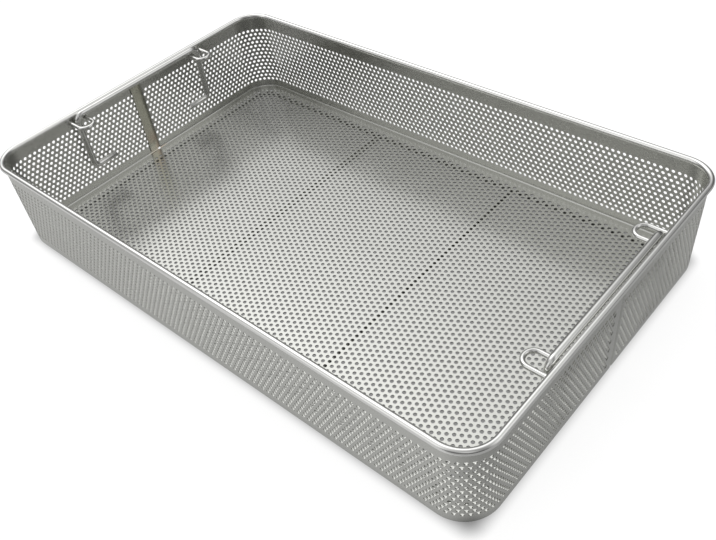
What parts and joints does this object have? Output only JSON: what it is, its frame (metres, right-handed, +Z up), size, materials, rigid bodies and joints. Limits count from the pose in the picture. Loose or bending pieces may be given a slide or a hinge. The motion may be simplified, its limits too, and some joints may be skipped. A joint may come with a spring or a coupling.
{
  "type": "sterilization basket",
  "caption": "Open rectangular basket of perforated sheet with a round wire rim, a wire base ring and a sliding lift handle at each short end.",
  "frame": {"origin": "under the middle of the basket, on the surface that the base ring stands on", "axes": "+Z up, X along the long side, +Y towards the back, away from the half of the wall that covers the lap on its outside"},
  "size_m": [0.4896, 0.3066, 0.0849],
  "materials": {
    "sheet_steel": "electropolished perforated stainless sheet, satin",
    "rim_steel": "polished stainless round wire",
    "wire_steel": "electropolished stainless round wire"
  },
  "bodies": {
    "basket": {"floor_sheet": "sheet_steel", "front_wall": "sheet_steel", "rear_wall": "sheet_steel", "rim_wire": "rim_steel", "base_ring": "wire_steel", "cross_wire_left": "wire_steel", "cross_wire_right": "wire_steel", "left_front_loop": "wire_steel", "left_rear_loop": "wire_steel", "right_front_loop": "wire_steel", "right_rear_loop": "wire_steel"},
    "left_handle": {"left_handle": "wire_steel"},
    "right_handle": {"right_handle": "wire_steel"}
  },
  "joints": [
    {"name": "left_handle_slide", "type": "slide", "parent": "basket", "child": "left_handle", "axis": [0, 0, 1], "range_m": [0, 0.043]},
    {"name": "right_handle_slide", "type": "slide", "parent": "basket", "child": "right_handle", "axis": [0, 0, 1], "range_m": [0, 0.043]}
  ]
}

Instructions to follow: Extract all the material, leaving every line as it is.

Task output:
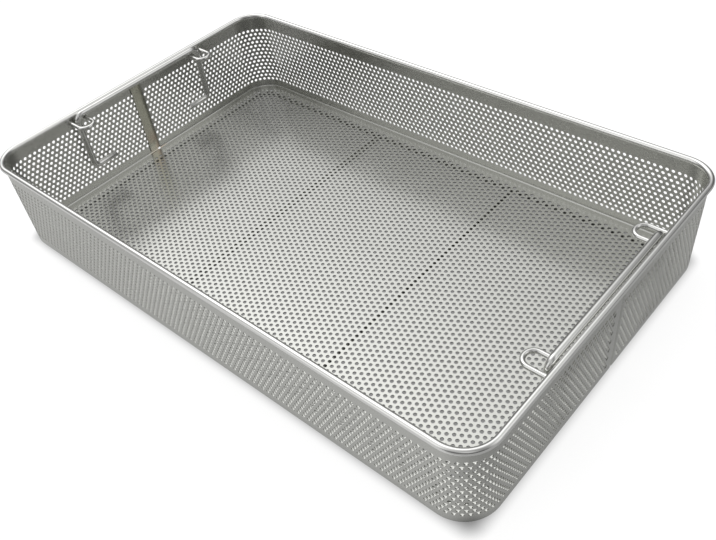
What parts and joints does this object have? Output only JSON: what it is, its frame (metres, right-handed, +Z up), size, materials, rigid bodies and joints. Limits count from the pose in the picture. Loose or bending pieces may be given a slide or a hinge. The motion may be simplified, its limits too, and some joints may be skipped. A joint may come with a spring or a coupling.
{
  "type": "sterilization basket",
  "caption": "Open rectangular basket of perforated sheet with a round wire rim, a wire base ring and a sliding lift handle at each short end.",
  "frame": {"origin": "under the middle of the basket, on the surface that the base ring stands on", "axes": "+Z up, X along the long side, +Y towards the back, away from the half of the wall that covers the lap on its outside"},
  "size_m": [0.4896, 0.3066, 0.0849],
  "materials": {
    "sheet_steel": "electropolished perforated stainless sheet, satin",
    "rim_steel": "polished stainless round wire",
    "wire_steel": "electropolished stainless round wire"
  },
  "bodies": {
    "basket": {"floor_sheet": "sheet_steel", "front_wall": "sheet_steel", "rear_wall": "sheet_steel", "rim_wire": "rim_steel", "base_ring": "wire_steel", "cross_wire_left": "wire_steel", "cross_wire_right": "wire_steel", "left_front_loop": "wire_steel", "left_rear_loop": "wire_steel", "right_front_loop": "wire_steel", "right_rear_loop": "wire_steel"},
    "left_handle": {"left_handle": "wire_steel"},
    "right_handle": {"right_handle": "wire_steel"}
  },
  "joints": [
    {"name": "left_handle_slide", "type": "slide", "parent": "basket", "child": "left_handle", "axis": [0, 0, 1], "range_m": [0, 0.043]},
    {"name": "right_handle_slide", "type": "slide", "parent": "basket", "child": "right_handle", "axis": [0, 0, 1], "range_m": [0, 0.043]}
  ]
}